Let me be specific: On January 29, the Judiciary
Committee met in an extraordinary session to consider six important
nominees for lifetime appointments to the federal bench, including
three controversial nominees to circuit courts, Jeffrey Sutton,
Deborah Cook and John Roberts. Several Senators only officially
learned the names of the nominees on the agenda for that hearing at
4:45 p.m. on the January 28, the day before.
On learning that the Chairman did indeed intend
to include three controversial circuit court nominees on one hearing,
something virtually unprecedented in the history of the Committee, and
absolutely unprecedented in this Chairman’s tenure, Democrats on the
Committee wrote to the Chairman to protest.

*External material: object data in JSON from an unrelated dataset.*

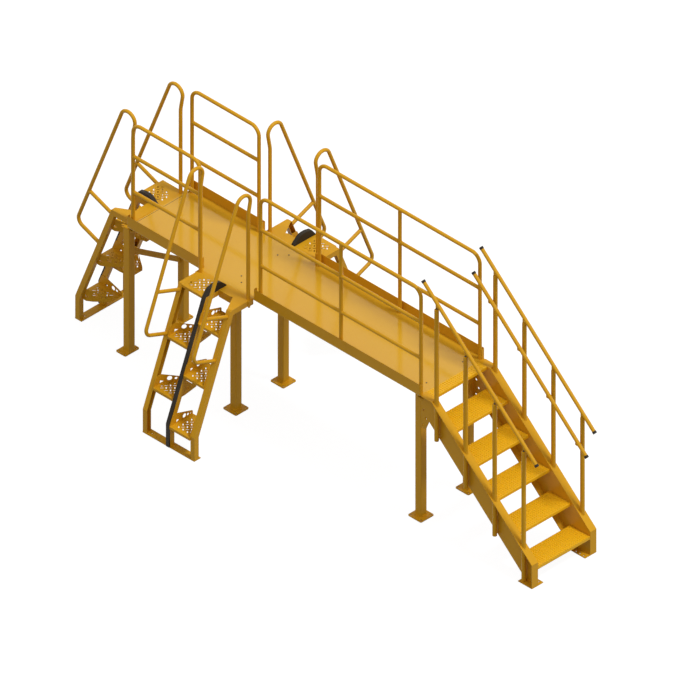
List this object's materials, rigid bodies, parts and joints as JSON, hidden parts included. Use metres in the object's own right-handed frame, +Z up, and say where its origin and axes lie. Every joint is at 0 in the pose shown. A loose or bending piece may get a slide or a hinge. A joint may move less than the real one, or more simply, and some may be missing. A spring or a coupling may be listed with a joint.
{
  "type": "crossover platform",
  "caption": "Raised walkway platform with an ordinary stair at one end, alternating tread stairs at the other end and both sides, tube guards and toe boards.",
  "frame": {"origin": "middle of the whole part's outline on the floor", "axes": "+X along the deck towards the ordinary stair, +Z up, -Y towards the near alternating tread stair"},
  "size_m": [5.5098, 2.163, 2.4867],
  "materials": {
    "yellow_paint": "gloss",
    "black_rubber": "satin"
  },
  "bodies": {
    "root": {"deck_plate": "yellow_paint", "deck_frame": "yellow_paint", "deck_nosing": "yellow_paint", "toe_board_front_left": "yellow_paint", "toe_board_front_right": "yellow_paint", "guard_front_left": "yellow_paint", "guard_front_right": "yellow_paint", "leg_left_front": "yellow_paint", "leg_middle_front": "yellow_paint", "leg_right_front": "yellow_paint", "stair_stringer_front": "yellow_paint", "stair_posts_front": "yellow_paint", "toe_board_rear_left": "yellow_paint", "toe_board_rear_right": "yellow_paint", "guard_rear_left": "yellow_paint", "guard_rear_right": "yellow_paint", "leg_left_rear": "yellow_paint", "leg_middle_rear": "yellow_paint", "leg_right_rear": "yellow_paint", "stair_stringer_rear": "yellow_paint", "stair_posts_rear": "yellow_paint", "left_leg_brace": "yellow_paint", "stair_treads": "yellow_paint", "stair_rails": "yellow_paint", "stair_handrail_lower": "yellow_paint", "front_stair_stringers": "yellow_paint", "front_stair_spine": "yellow_paint", "front_stair_treads": "yellow_paint", "front_stair_landing": "yellow_paint", "front_stair_handrails": "yellow_paint", "rear_stair_stringers": "yellow_paint", "rear_stair_spine": "yellow_paint", "rear_stair_treads": "yellow_paint", "rear_stair_landing": "yellow_paint", "rear_stair_handrails": "yellow_paint", "left_stair_stringers": "yellow_paint", "left_stair_spine": "yellow_paint", "left_stair_treads": "yellow_paint", "left_stair_landing": "yellow_paint", "left_stair_handrails": "yellow_paint", "rail_caps": "black_rubber", "front_stair_divider": "black_rubber", "rear_stair_divider": "black_rubber", "left_stair_divider": "black_rubber"}
  },
  "joints": []
}
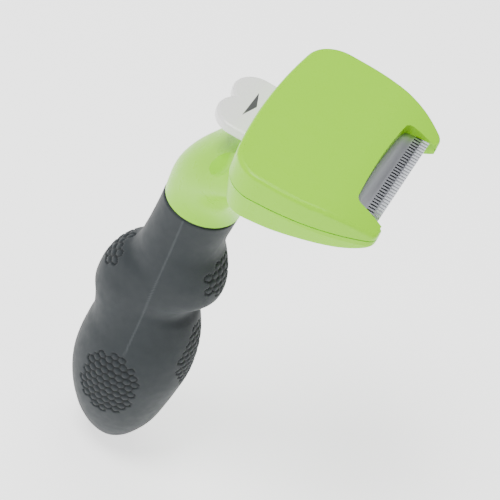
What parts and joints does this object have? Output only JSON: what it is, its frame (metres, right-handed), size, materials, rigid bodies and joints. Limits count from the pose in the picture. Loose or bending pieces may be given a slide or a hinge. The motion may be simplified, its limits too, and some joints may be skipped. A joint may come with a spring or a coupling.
{
  "type": "deshedding tool",
  "caption": "Hand-held pet deshedding tool: wide comb head with a steel tooth blade, push-button hair ejector with spring return, and a contoured rubber grip.",
  "frame": {"origin": "centre of the bounding box's base, at the end of the handle", "axes": "+Z from the handle's end towards the head and out of its flat front face, -Y the way the comb points, X along the comb's edge"},
  "size_m": [0.07, 0.078, 0.1644],
  "materials": {
    "lime_shell": "satin moulded ABS, lime green",
    "blade_steel": "satin stainless steel",
    "fastener_steel": "zinc-plated steel",
    "spring_steel": "bright drawn wire",
    "natural_acetal": "natural acetal",
    "seal_rubber": "matt black rubber",
    "core_plastic": "glass-filled nylon",
    "grip_rubber": "matt charcoal thermoplastic rubber",
    "insert_brass": "knurled brass",
    "slide_plastic": "black acetal",
    "button_plastic": "smooth off-white plastic",
    "arrow_ink": "dark grey inlay"
  },
  "bodies": {
    "tool": {"front_cover": "lime_shell", "rear_housing": "lime_shell", "comb_blade": "blade_steel", "blade_screws": "fastener_steel", "cover_screws": "fastener_steel", "guide_rail_right": "natural_acetal", "guide_rail_left": "natural_acetal", "spring_pin_right": "fastener_steel", "spring_pin_left": "fastener_steel", "return_spring_right": "spring_steel", "return_spring_left": "spring_steel", "neck_seal": "seal_rubber", "core_front": "core_plastic", "core_back": "core_plastic", "core_screws": "fastener_steel", "rubber_grip": "grip_rubber", "neck_insert": "insert_brass", "retaining_screw": "fastener_steel"},
    "ejector": {"ejector_slide": "slide_plastic", "pusher_bar": "slide_plastic", "pusher_rivets": "fastener_steel", "ejector_button": "button_plastic", "button_arrow": "arrow_ink", "button_pins": "fastener_steel"}
  },
  "joints": [
    {"name": "ejector_slide_joint", "type": "slide", "parent": "tool", "child": "ejector", "axis": [0, -1, 0], "range_m": [0, 0.0065], "stiffness_N_per_m": 900, "springref_m": -0.001, "deforming": ["return_spring_right", "return_spring_left"]}
  ]
}
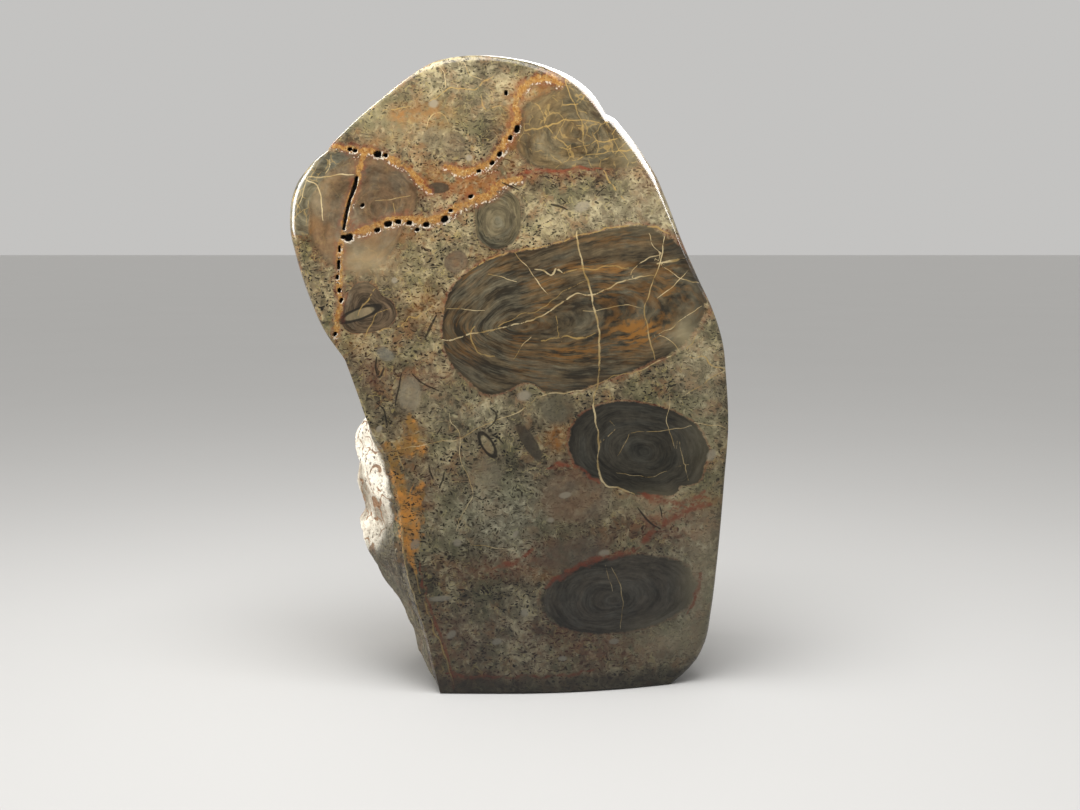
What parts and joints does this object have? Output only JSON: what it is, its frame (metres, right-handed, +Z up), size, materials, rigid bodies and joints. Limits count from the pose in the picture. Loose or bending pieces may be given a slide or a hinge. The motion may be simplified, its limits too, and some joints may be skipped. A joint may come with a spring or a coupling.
{
  "type": "stromatolite",
  "caption": "Freestanding slab of fossil stromatolite limestone with a domed polished face, a broken left side, a rough back and a flat sawn base to stand on.",
  "frame": {"origin": "middle of the underside of the bounding box, in the plane of the sawn base", "axes": "+Z up, -Y out of the polished face, +X to the right of someone who looks at the polished face"},
  "size_m": [0.1041, 0.0561, 0.15],
  "materials": {
    "polished_limestone": "high polish on the face and the front half of the sides, rough on the left side and the back"
  },
  "bodies": {
    "root": {"stromatolite": "polished_limestone"}
  },
  "joints": []
}
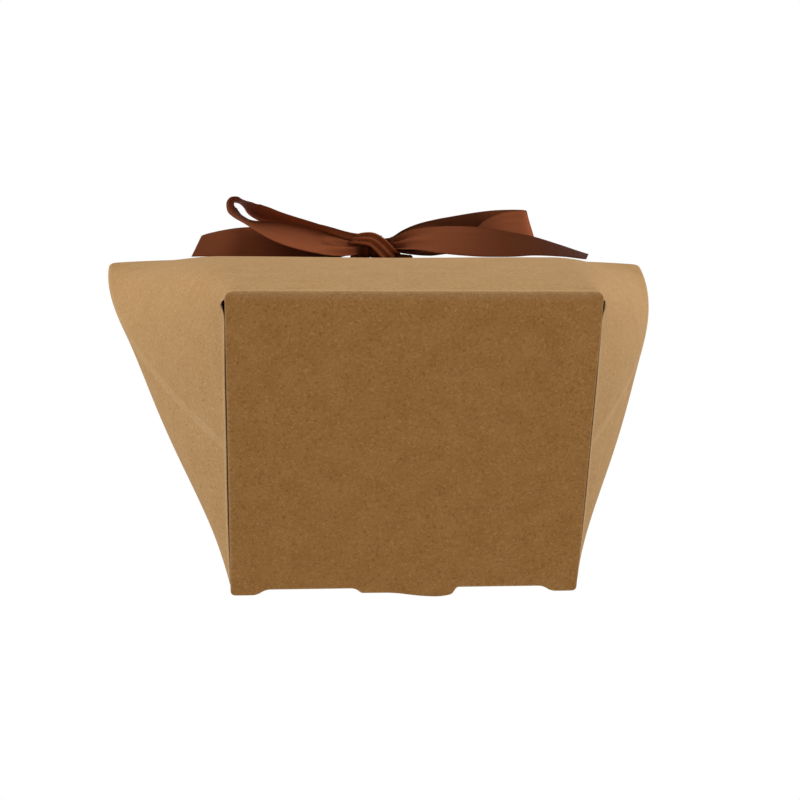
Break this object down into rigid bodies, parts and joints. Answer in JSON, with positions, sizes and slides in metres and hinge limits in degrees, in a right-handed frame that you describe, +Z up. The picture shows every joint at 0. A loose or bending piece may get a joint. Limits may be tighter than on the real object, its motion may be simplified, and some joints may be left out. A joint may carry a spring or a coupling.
{
  "type": "favor box",
  "caption": "Folded kraft board gift box with a rectangular base, walls that close to a flat pinched mouth, an opening base and a satin ribbon bow on the front.",
  "frame": {"origin": "middle of the base panel's underside, where the box stands", "axes": "+Z up towards the mouth, +X to the right along the mouth seen from the front, front wall and bow towards -Y"},
  "size_m": [0.165, 0.0809, 0.1239],
  "materials": {
    "kraft_board": "uncoated kraft board with fine fibres",
    "kraft_base": "uncoated kraft board with fine fibres, folded flaps",
    "satin_ribbon": "brown satin ribbon with woven edges"
  },
  "bodies": {
    "carton": {"front_panel": "kraft_board", "back_panel": "kraft_board", "side_left_front": "kraft_board", "side_left_back": "kraft_board", "side_right_front": "kraft_board", "side_right_back": "kraft_board", "glue_flap": "kraft_board", "ribbon_back_span": "satin_ribbon", "ribbon_strand_left": "satin_ribbon", "ribbon_strand_right": "satin_ribbon", "bow_knot": "satin_ribbon", "bow_loop_left": "satin_ribbon", "bow_loop_right": "satin_ribbon", "bow_tail_left": "satin_ribbon", "bow_tail_right": "satin_ribbon"},
    "base": {"base_panel": "kraft_base"},
    "tuck": {"tuck_flap": "kraft_base"},
    "dust_left": {"dust_flap_left": "kraft_base"},
    "dust_right": {"dust_flap_right": "kraft_base"}
  },
  "joints": [
    {"name": "base_hinge", "type": "hinge", "parent": "carton", "child": "base", "pos_m": [0, -0.03925, 0.00025], "axis": [-1, 0, 0], "range_deg": [0, 150]},
    {"name": "tuck_hinge", "type": "hinge", "parent": "base", "child": "tuck", "pos_m": [0, 0.0383, 0.00066], "axis": [-1, 0, 0], "range_deg": [0, 50]},
    {"name": "dust_left_hinge", "type": "hinge", "parent": "carton", "child": "dust_left", "pos_m": [-0.04275, 0, 0.00085], "axis": [0, 1, 0], "range_deg": [0, 95]},
    {"name": "dust_right_hinge", "type": "hinge", "parent": "carton", "child": "dust_right", "pos_m": [0.04275, 0, 0.00085], "axis": [0, -1, 0], "range_deg": [0, 95]}
  ],
  "couplings": [
    {"joint": "tuck_hinge", "follows": "base_hinge", "ratio": 0.3},
    {"joint": "dust_left_hinge", "follows": "base_hinge", "ratio": 0.6},
    {"joint": "dust_right_hinge", "follows": "base_hinge", "ratio": 0.6}
  ]
}
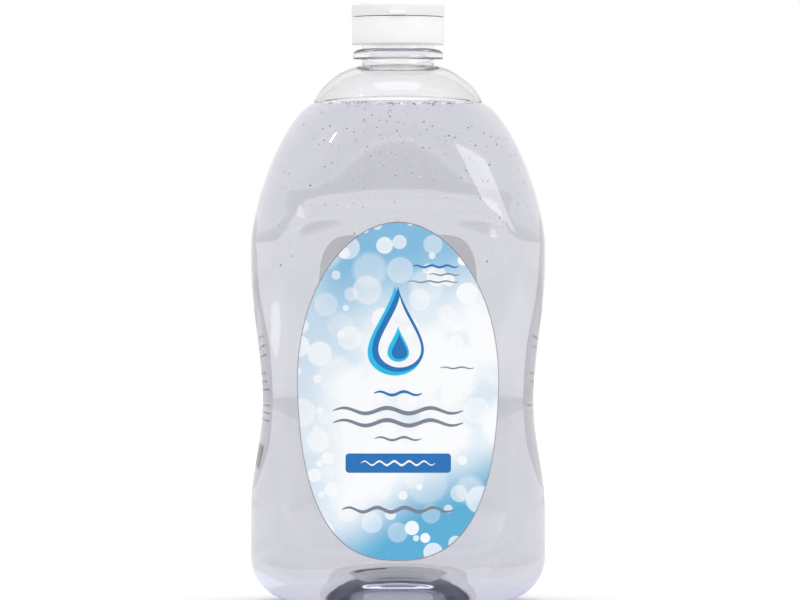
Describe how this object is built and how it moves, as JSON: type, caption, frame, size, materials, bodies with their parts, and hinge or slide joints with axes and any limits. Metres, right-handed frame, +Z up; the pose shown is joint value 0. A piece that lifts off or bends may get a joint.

We explained that since
1985, when Chairman Thurmond and Ranking Member Biden signed an
agreement about the pace of hearings and the number of controversial
nominees per hearing, there has been a consensus on the Committee that
Members ought to be given ample time to question nominees, and that
controversial nominees in particular deserve more time.
We explained that we
were surprised by the Chairman’s rush to consider these three nominees
at the same time, considering the pace at which President Clinton’s
nominees were scheduled for hearings. During the time Republicans
controlled the Senate and Bill Clinton was president, there was never
a hearing held to consider three circuit court nominees at once.
Never.
Finally, we explained
the importance of giving Senators sufficient time to consider each
nominee and properly exercise their Constitutional duty to give advice
and consent to the President’s lifetime appointments to the federal
bench. I ask that a copy of that letter be included in the record.
But our request went
unanswered, and we were expected to question three nominees in the
space of a single day. That proved impossible, as was evident
throughout that long day. My colleagues and I asked several rounds of
questions of Mr. Sutton, and were only able to ask a very few
questions of the other two nominees. We asked, during the hearing
itself, that the Chairman reconsider and ask the other two nominees to
return the next day or the next week, and to give them the time they
deserved in front of the Committee, but he refused.
We asked the same
thing after the hearing, and were told that indeed the nominees would
make themselves available to meet with each of us, so we wrote this
week to accept those offers, although as we explained, we would have
preferred to meet with them altogether, and in a public session. But
again, we were rebuffed. I wonder, though, if they were available for
one sort of meeting, why were they not available for another. I
regret that we were not able to arrange that.
So, at our last
meeting, we explained that we were prepared to debate and vote on the
Sutton nomination, but that we were not prepared to consider Justice
Cook or Mr. Roberts. Nothing has changed in that time. Today, my
colleagues and I are prepared to debate and vote on the Bybee
nomination, but we continue to insist that we have additional time
with the other two nominees before we are rushed into considering
their nominations in the Committee.
During the last four
years of the Clinton Administration, his entire second term in office
after being reelected by the American people, this Committee refused
to hold hearings and Committee votes on his qualified nominees to the
D.C. Circuit and the Sixth Circuit. Today, in sharp contrast, this
Committee is being required to proceed on three controversial
nominations to those circuit courts -- simultaneously. This can only
be seen as part of a concerted and partisan effort to pack the courts
and tilt them sharply out of balance.
That having been said, and despite the extensive
delays the Republican Senate majority caused in the consideration of
President Clinton’s nominations to the Ninth Circuit, we are prepared
to proceed to debate the nomination of Jay Bybee to the Ninth
Circuit. I know that Senator Biden has strong views about this
nomination and expect other Senators will want to be heard, as well.